* Required task *
Among the entries below, find the line with "Write the Blender", then quote it and each following line up to and including the line with "COLLAR_HEIGHT = NECK_FOOT_HEIGHT", and nothing else.
---
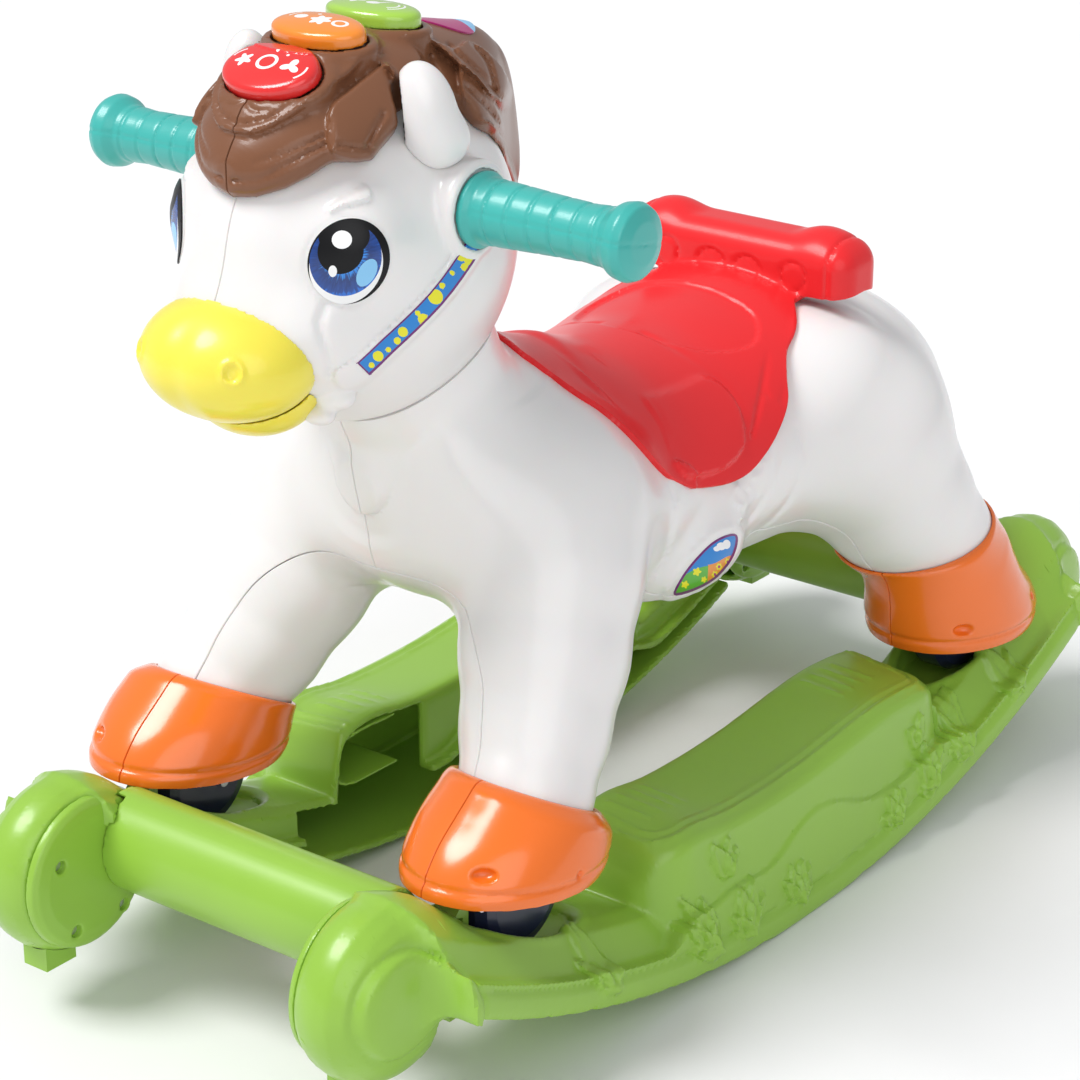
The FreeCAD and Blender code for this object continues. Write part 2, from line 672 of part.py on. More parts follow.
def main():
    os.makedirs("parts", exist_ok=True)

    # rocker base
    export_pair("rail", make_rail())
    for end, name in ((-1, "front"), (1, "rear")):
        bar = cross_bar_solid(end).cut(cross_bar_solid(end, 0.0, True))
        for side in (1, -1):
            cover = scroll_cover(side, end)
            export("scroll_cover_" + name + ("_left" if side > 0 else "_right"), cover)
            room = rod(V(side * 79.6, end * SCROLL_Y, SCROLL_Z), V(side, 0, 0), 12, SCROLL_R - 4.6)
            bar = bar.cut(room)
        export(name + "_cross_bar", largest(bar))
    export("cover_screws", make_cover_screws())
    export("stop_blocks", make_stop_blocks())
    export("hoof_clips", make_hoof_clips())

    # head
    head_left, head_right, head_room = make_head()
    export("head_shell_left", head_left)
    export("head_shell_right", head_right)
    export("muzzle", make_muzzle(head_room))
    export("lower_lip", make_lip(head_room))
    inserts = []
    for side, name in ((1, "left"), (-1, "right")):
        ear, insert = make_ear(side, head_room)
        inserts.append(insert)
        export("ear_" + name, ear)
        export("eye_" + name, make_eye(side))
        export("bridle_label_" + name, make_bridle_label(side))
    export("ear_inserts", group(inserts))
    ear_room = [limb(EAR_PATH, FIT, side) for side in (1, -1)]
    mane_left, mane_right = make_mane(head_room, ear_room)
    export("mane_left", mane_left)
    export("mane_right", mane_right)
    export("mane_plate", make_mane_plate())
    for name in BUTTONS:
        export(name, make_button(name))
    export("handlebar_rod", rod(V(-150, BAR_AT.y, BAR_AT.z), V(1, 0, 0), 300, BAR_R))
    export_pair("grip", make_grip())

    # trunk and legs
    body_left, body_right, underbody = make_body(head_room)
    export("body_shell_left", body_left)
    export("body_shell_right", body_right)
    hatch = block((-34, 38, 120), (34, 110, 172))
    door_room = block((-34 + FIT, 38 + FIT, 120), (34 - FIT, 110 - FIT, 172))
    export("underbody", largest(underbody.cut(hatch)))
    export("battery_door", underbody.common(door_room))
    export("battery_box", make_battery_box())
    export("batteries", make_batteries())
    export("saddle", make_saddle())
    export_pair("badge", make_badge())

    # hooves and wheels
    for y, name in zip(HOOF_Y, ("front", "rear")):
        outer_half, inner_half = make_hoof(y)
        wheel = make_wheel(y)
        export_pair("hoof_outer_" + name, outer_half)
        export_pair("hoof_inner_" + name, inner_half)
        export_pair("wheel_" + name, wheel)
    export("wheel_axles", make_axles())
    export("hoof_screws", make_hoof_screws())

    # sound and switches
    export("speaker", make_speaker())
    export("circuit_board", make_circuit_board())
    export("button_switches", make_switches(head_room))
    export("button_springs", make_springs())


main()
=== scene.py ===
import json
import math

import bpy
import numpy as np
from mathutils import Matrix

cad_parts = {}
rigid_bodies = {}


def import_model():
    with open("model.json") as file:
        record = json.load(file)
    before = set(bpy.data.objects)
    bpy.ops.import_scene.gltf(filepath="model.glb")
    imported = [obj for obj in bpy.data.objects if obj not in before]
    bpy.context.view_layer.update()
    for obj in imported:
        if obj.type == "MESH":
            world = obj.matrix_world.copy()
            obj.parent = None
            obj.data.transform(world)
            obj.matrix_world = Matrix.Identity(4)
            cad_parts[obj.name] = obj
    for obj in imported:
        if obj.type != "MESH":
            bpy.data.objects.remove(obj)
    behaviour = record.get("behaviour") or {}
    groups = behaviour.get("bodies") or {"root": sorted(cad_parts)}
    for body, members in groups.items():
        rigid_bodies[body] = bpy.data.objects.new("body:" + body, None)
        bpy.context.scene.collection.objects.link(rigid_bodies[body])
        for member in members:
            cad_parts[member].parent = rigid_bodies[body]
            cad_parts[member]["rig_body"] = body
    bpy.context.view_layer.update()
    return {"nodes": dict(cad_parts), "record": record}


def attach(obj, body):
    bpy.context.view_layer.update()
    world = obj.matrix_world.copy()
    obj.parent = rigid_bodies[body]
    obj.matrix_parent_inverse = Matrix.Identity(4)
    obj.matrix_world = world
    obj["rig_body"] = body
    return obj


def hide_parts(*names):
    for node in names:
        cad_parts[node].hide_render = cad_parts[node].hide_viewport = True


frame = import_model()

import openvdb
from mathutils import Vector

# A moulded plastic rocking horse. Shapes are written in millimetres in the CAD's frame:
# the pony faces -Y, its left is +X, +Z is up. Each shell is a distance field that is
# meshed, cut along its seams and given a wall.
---
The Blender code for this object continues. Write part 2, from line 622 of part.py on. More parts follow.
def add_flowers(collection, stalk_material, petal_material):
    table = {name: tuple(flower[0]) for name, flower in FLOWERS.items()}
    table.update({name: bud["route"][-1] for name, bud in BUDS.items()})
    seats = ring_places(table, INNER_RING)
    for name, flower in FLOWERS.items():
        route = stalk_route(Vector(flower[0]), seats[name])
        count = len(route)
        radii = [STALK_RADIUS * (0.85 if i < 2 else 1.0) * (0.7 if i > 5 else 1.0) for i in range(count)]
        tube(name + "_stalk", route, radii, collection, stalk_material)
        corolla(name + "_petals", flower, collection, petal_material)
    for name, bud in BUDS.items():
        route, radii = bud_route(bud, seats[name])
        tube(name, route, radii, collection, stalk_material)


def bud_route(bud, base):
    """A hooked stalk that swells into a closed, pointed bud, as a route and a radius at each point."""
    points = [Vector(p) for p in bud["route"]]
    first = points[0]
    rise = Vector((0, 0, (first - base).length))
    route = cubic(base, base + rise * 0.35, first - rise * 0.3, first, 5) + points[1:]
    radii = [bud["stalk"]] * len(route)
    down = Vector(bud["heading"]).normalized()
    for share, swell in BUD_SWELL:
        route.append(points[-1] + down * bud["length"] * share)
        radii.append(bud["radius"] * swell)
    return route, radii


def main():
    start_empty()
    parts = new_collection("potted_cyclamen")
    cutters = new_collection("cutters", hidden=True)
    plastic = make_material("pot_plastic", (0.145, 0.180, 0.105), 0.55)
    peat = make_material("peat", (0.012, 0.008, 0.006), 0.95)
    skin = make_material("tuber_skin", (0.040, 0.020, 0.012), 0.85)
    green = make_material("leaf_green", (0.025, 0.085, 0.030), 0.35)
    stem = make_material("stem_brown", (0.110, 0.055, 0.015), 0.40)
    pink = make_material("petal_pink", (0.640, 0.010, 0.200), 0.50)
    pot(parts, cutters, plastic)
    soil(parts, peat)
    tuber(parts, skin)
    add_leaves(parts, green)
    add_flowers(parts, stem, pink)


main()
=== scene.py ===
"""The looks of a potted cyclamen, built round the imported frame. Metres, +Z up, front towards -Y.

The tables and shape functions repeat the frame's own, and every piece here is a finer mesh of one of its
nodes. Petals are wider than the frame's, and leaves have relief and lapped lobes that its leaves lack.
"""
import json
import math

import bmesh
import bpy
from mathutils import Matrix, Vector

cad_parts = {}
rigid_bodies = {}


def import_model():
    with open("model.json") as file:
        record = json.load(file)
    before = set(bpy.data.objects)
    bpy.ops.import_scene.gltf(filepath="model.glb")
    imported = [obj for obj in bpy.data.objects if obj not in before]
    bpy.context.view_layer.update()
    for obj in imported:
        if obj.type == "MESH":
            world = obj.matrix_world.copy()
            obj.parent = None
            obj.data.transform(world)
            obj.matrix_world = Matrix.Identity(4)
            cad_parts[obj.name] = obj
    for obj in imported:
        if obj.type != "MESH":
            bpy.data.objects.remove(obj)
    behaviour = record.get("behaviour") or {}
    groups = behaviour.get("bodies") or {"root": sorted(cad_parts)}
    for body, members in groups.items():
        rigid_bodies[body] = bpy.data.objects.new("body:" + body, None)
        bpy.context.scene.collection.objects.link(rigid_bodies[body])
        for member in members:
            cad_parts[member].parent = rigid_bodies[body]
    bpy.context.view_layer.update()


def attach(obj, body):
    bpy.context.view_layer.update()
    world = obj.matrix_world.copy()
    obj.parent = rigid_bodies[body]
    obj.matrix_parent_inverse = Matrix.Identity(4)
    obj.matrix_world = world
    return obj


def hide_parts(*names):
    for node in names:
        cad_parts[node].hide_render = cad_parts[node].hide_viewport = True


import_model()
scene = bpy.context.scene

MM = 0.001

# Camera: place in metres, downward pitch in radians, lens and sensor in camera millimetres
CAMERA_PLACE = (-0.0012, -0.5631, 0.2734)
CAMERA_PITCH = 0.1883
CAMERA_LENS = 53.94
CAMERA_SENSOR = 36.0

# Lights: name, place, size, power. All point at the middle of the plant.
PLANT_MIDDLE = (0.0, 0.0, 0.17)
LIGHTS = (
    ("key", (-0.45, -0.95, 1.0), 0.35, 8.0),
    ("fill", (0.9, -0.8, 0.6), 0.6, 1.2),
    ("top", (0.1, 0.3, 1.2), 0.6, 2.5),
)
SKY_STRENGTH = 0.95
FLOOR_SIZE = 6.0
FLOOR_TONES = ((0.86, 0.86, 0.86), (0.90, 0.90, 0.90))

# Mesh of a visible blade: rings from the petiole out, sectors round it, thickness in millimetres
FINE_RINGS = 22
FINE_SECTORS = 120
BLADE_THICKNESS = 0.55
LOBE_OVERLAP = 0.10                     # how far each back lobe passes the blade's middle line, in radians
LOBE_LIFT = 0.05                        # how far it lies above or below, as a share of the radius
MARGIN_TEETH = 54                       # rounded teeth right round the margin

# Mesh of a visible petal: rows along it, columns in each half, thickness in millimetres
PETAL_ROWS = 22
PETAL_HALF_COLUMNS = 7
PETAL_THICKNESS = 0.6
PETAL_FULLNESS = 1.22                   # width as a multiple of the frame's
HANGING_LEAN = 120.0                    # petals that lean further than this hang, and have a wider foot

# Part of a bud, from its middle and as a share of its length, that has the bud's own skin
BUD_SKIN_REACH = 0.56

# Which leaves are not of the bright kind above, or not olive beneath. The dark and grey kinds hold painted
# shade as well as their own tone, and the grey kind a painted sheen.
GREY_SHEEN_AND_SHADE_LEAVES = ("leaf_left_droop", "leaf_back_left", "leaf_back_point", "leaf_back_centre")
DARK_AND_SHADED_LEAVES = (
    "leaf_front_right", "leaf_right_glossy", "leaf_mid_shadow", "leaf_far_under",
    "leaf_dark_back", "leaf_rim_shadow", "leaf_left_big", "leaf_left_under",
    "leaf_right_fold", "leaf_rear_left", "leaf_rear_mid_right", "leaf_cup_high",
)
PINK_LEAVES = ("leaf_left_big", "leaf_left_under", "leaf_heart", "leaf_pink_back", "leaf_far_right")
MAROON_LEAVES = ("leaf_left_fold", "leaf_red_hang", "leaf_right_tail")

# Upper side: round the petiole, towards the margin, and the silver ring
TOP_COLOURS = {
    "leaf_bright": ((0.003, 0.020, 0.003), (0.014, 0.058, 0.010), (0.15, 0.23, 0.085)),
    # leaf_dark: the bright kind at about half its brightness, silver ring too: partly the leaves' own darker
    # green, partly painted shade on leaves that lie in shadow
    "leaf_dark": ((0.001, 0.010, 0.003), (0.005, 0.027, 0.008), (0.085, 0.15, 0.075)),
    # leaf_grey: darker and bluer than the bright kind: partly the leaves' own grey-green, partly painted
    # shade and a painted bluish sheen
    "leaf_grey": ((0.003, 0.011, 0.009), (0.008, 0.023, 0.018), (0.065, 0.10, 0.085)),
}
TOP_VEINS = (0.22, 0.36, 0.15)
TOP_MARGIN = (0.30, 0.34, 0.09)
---
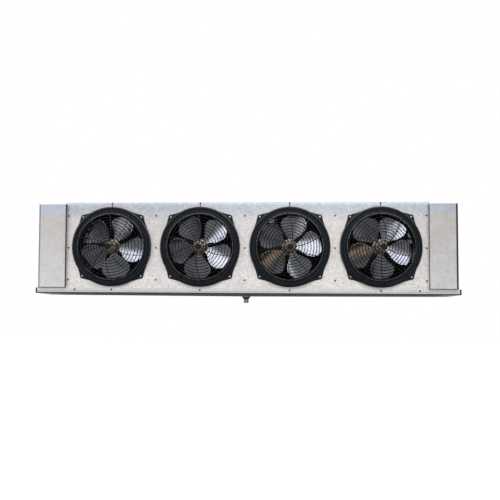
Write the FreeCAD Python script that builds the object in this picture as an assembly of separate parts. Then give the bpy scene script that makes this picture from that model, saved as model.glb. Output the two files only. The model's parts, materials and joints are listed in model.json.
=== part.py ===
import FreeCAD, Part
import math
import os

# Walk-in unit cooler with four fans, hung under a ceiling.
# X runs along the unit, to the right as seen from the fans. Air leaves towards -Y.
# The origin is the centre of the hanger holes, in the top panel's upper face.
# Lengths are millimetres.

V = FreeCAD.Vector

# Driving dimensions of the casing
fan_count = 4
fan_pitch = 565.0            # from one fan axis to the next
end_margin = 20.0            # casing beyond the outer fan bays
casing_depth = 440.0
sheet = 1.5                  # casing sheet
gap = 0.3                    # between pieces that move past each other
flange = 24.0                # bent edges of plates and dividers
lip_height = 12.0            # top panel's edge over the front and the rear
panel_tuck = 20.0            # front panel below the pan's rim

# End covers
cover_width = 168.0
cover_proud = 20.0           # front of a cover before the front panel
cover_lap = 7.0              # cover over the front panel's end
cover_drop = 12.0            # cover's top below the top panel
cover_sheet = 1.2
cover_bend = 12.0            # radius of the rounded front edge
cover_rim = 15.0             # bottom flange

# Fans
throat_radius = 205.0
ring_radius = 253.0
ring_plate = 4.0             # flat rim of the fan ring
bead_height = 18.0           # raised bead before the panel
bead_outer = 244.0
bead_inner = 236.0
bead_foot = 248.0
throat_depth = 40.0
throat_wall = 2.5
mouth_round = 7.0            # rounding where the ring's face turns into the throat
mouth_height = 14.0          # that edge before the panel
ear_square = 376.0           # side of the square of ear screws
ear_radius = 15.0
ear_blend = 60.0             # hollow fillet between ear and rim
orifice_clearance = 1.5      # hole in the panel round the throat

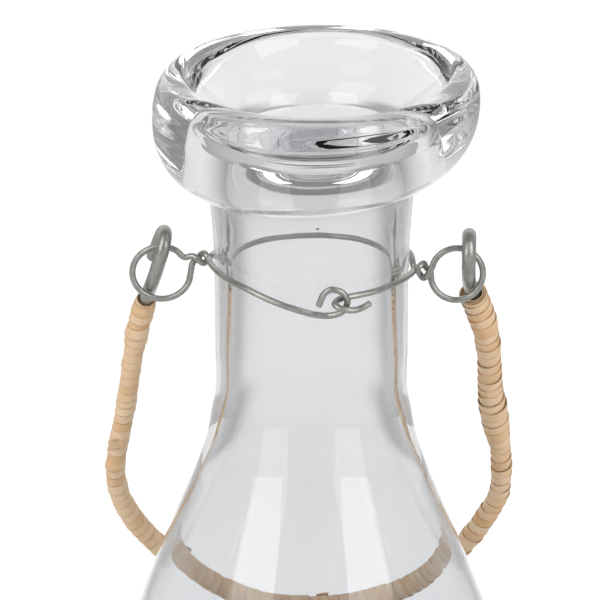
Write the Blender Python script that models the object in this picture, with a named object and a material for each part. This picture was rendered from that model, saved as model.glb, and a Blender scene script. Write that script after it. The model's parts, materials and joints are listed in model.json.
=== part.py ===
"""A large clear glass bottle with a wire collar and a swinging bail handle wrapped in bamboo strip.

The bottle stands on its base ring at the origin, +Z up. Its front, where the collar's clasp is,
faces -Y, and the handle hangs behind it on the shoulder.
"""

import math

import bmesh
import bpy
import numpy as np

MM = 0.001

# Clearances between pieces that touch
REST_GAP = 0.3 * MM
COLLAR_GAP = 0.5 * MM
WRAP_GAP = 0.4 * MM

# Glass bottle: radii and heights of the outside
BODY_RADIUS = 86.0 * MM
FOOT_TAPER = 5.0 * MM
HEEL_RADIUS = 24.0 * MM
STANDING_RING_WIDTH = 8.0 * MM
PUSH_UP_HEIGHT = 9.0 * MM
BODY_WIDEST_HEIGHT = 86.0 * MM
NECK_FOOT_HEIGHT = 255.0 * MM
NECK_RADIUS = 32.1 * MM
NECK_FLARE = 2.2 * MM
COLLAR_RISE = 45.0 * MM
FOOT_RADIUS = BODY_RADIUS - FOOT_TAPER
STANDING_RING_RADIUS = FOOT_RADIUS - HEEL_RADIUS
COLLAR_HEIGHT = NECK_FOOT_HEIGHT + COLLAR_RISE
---
* Result of this exercise *
Write the Blender Python script that models the object in this picture, with a named object and a material for each part. This picture was rendered from that model, saved as model.glb, and a Blender scene script. Write that script after it. The model's parts, materials and joints are listed in model.json.
=== part.py ===
"""A large clear glass bottle with a wire collar and a swinging bail handle wrapped in bamboo strip.

The bottle stands on its base ring at the origin, +Z up. Its front, where the collar's clasp is,
faces -Y, and the handle hangs behind it on the shoulder.
"""

import math

import bmesh
import bpy
import numpy as np

MM = 0.001

# Clearances between pieces that touch
REST_GAP = 0.3 * MM
COLLAR_GAP = 0.5 * MM
WRAP_GAP = 0.4 * MM

# Glass bottle: radii and heights of the outside
BODY_RADIUS = 86.0 * MM
FOOT_TAPER = 5.0 * MM
HEEL_RADIUS = 24.0 * MM
STANDING_RING_WIDTH = 8.0 * MM
PUSH_UP_HEIGHT = 9.0 * MM
BODY_WIDEST_HEIGHT = 86.0 * MM
NECK_FOOT_HEIGHT = 255.0 * MM
NECK_RADIUS = 32.1 * MM
NECK_FLARE = 2.2 * MM
COLLAR_RISE = 45.0 * MM
FOOT_RADIUS = BODY_RADIUS - FOOT_TAPER
STANDING_RING_RADIUS = FOOT_RADIUS - HEEL_RADIUS
COLLAR_HEIGHT = NECK_FOOT_HEIGHT + COLLAR_RISE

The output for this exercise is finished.